One of the other reasons I went in for a AMD Turion 64 X2 was its support for "hardware virtualization". People familiar with QEMU know what virtualization is, and it is very big craze right now in the server market. While there are software based virtualizers (QEMU, MS Virtual Machine/PC, VMWare, etc.), Intel and AMD added virtualization capabilities to their recent processors. What this means is that I could run unmodified copies of that other OS under Linux, at "full" speed. Not that I want to, of course :D
Here's the relevant /proc/cpuinfo flag:
flags : fpu vme de pse tsc msr pae mce cx8 apic sep mtrr pge mca cmov pat pse36 clflush mmx fxsr sse sse2 ht syscall nx mmxext fxsr_opt lm 3dnowext 3dnow up pni cx16 lahf_lm cmp_legacy svm cr8_legacy
If present, it indicates that your AMD processor supports virtualization.

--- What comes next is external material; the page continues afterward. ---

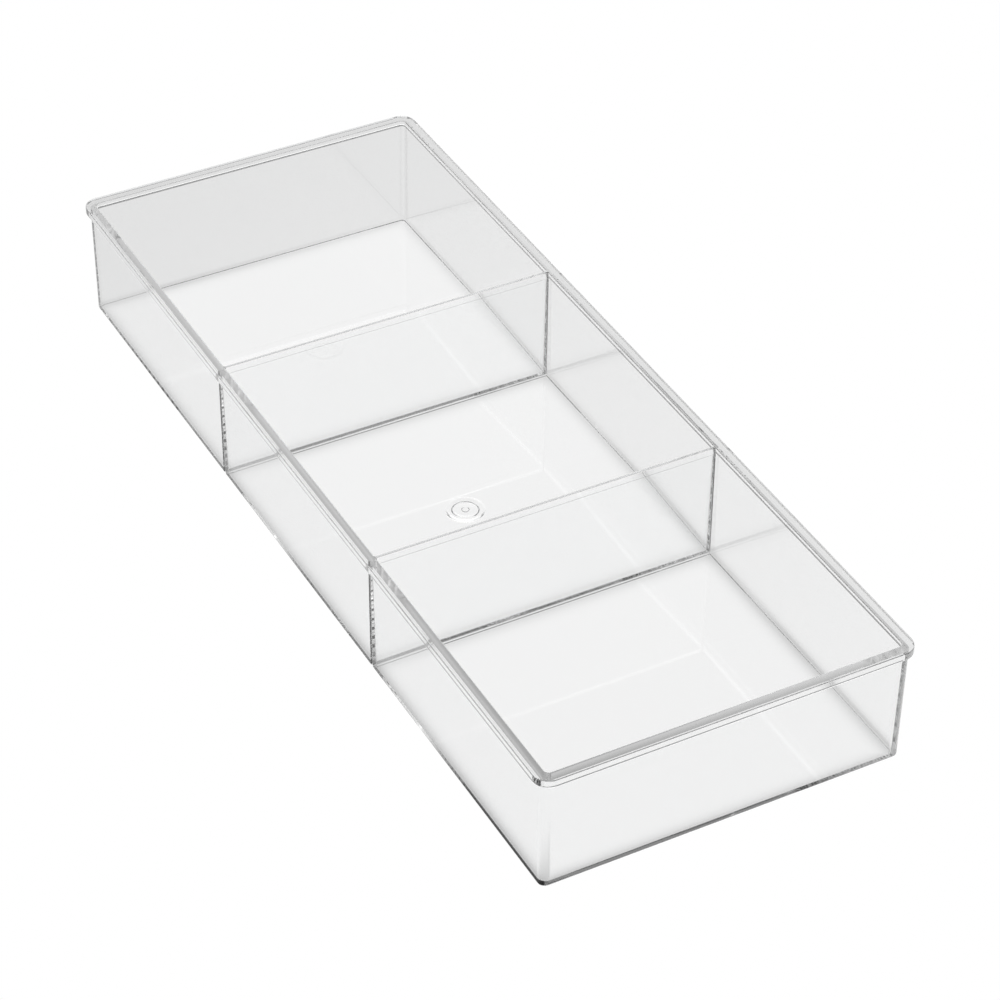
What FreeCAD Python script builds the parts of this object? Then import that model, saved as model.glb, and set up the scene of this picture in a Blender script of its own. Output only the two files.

For Intel processors, look for the vmx flag. Unfortunately, due to concerns that a "hypervisor" rootkit could gain control over your main OS, many computers that show this enabled on their processors could have it disabled in the BIOS---often with no option to restore it. Determining your BIOS's support requires some debug voodoo at the FreeDOS prompt.
Thankfully, that's not an issue on my laptop. I was planning to install Xen sometime and check out this capability, but a new entrant to the virtualization scene made me do it quicker. kvm is the Linux virtualization module to be included in 2.6.20, but you can compile it today! It's easy. Also, it will tell you if your BIOS has disabled virtualization.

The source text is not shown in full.